Il faut rappeler que la menace d’intervention avait été brandie une première fois le 30 juillet par la Cédéao qui avaient lancé un ultimatum de sept jours aux militaires de Niamey pour rétablir le président Bazoum, sous peine d’utiliser « la force », non suivi d’effet.

Depuis, les nouveaux maîtres du Niger se sont montrés intransigeants en ayant refusé mardi d’accueillir une délégation conjointe de la Cédéao, de l’Union africaine (UA) et de l’ONU. Les généraux au pouvoir à Niamey considèrent la Cédéao comme une organisation « à la solde » de la France. Juste avant le sommet d’Abuja, ils ont également annoncé la formation d’un nouveau gouvernement dirigé par un Premier ministre civil qui s’est pour la première fois réuni vendredi.

Tous les pays d’Afrique de l’Ouest ne sont pas hostiles au nouveau pouvoir nigérien : le Mali et le Burkina Faso voisins ont affiché leur solidarité avec Niamey. Et la Russie s’est à nouveau prononcée vendredi contre toute intervention armée au Niger, qui « pourrait conduire à une confrontation prolongée dans ce pays africain ainsi qu’à une forte déstabilisation de la situation dans l’ensemble de la région du Sahara et du Sahel ».

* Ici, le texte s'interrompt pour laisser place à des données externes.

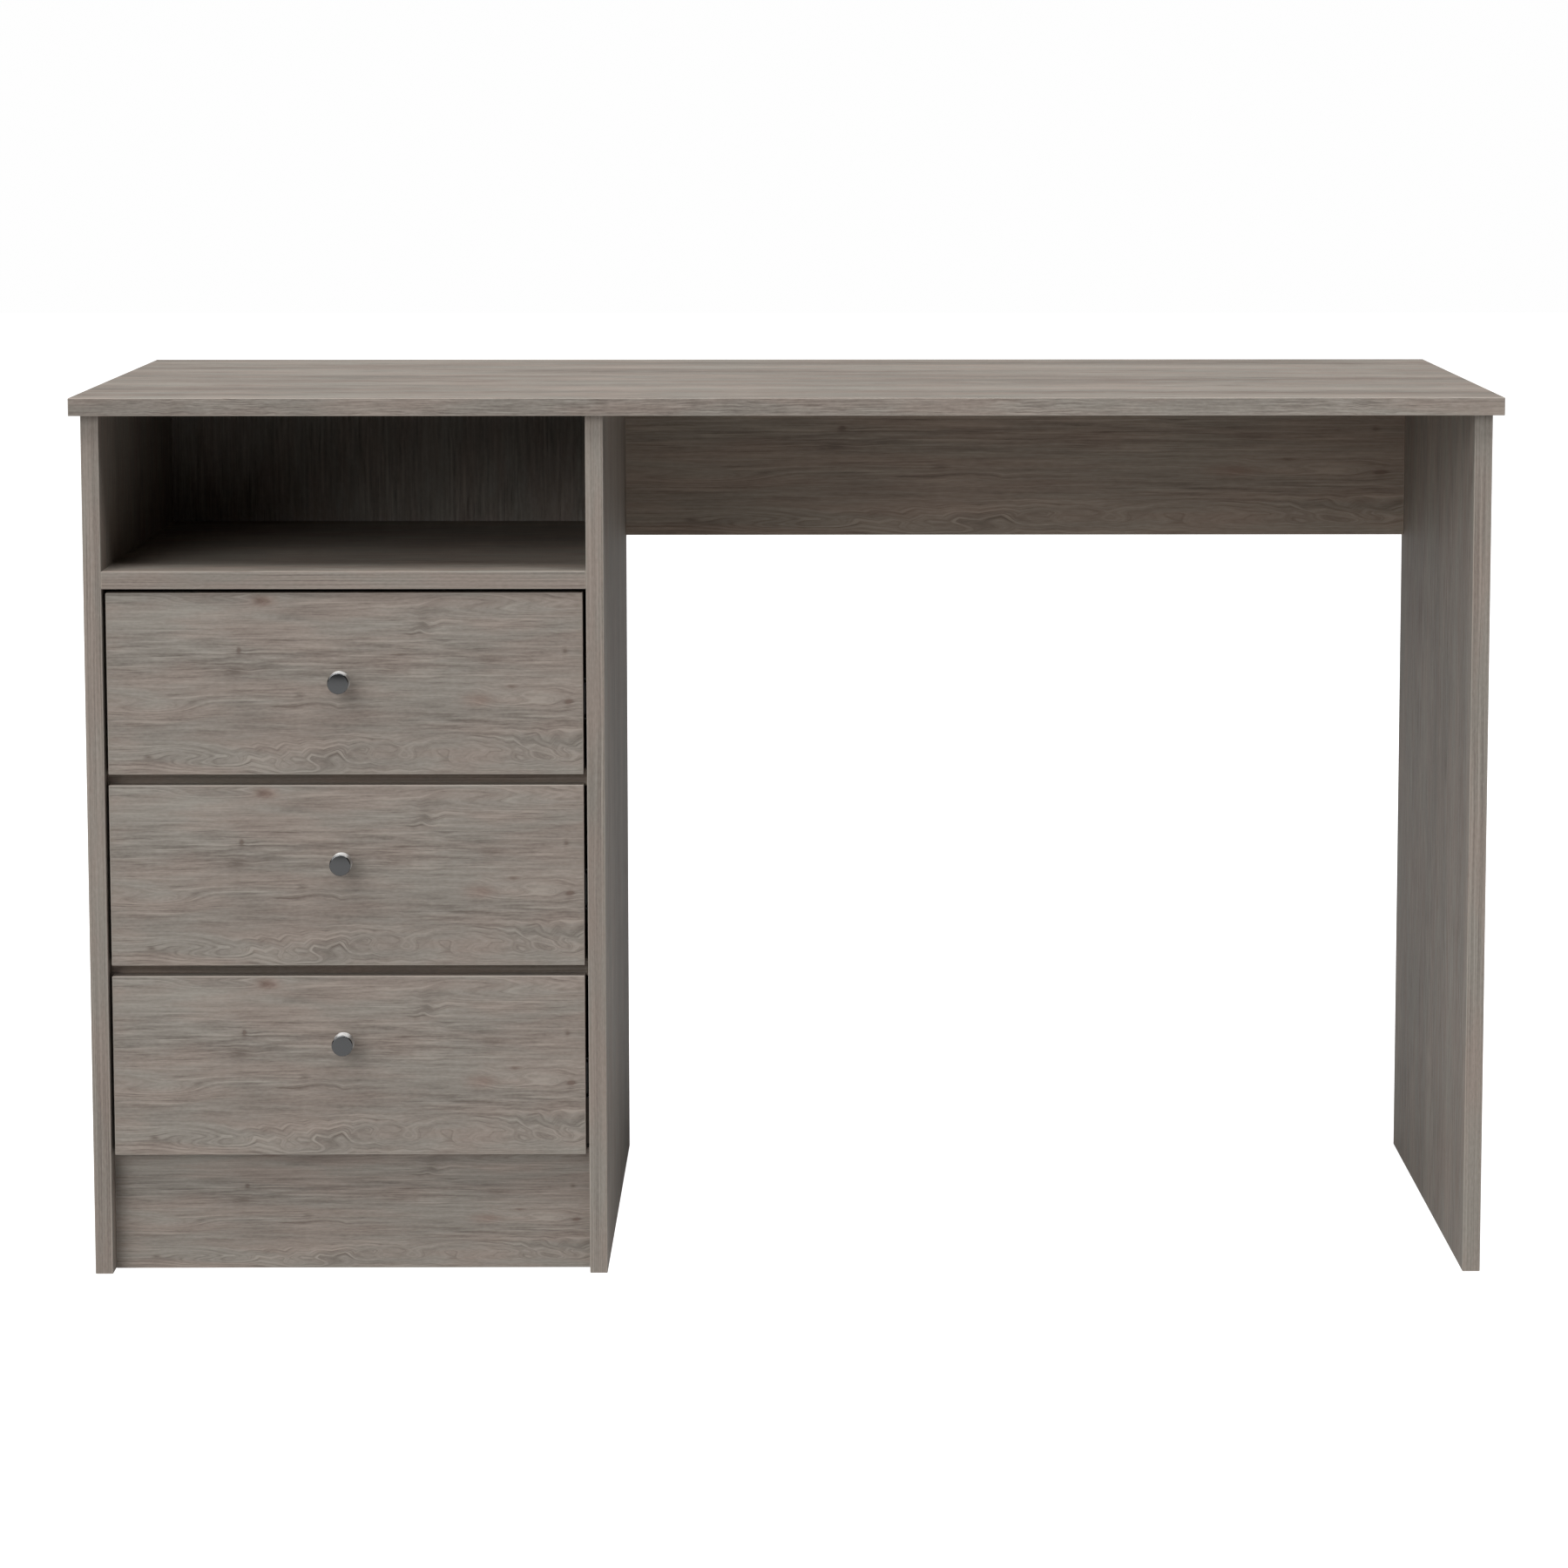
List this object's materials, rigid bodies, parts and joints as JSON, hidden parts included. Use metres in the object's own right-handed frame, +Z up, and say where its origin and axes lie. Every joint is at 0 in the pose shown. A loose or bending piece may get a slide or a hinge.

Le Mali annule l’autorisation de vols d’Air France

En dernier lieu, il faut signaler que les autorités maliennes ont décidé d’annuler l’autorisation d’Air France d’exercer entre Paris et Bamako après la suspension par la compagnie de ses vols en provenance et vers ce pays, a indiqué l’aviation civile française vendredi, selon l’AFP. Air France a suspendu le 7 août ses vols à destination du Mali (7 vols par semaines) et du Burkina Faso (5 vols par semaines) après la fermeture de l’espace aérien du Niger voisin.

Cette suspension devait durer jusqu’à ce vendredi. Mais Air France a indiqué vendredi l’avoir prolongée jusqu’au 18 août inclus « à la suite du coup d’Etat au Niger et en raison de la situation géopolitique dans la région du Sahel ». Les autorités du Mali ont considéré cette suspension comme un « manquement notoire » aux termes de son autorisation d’exploitation.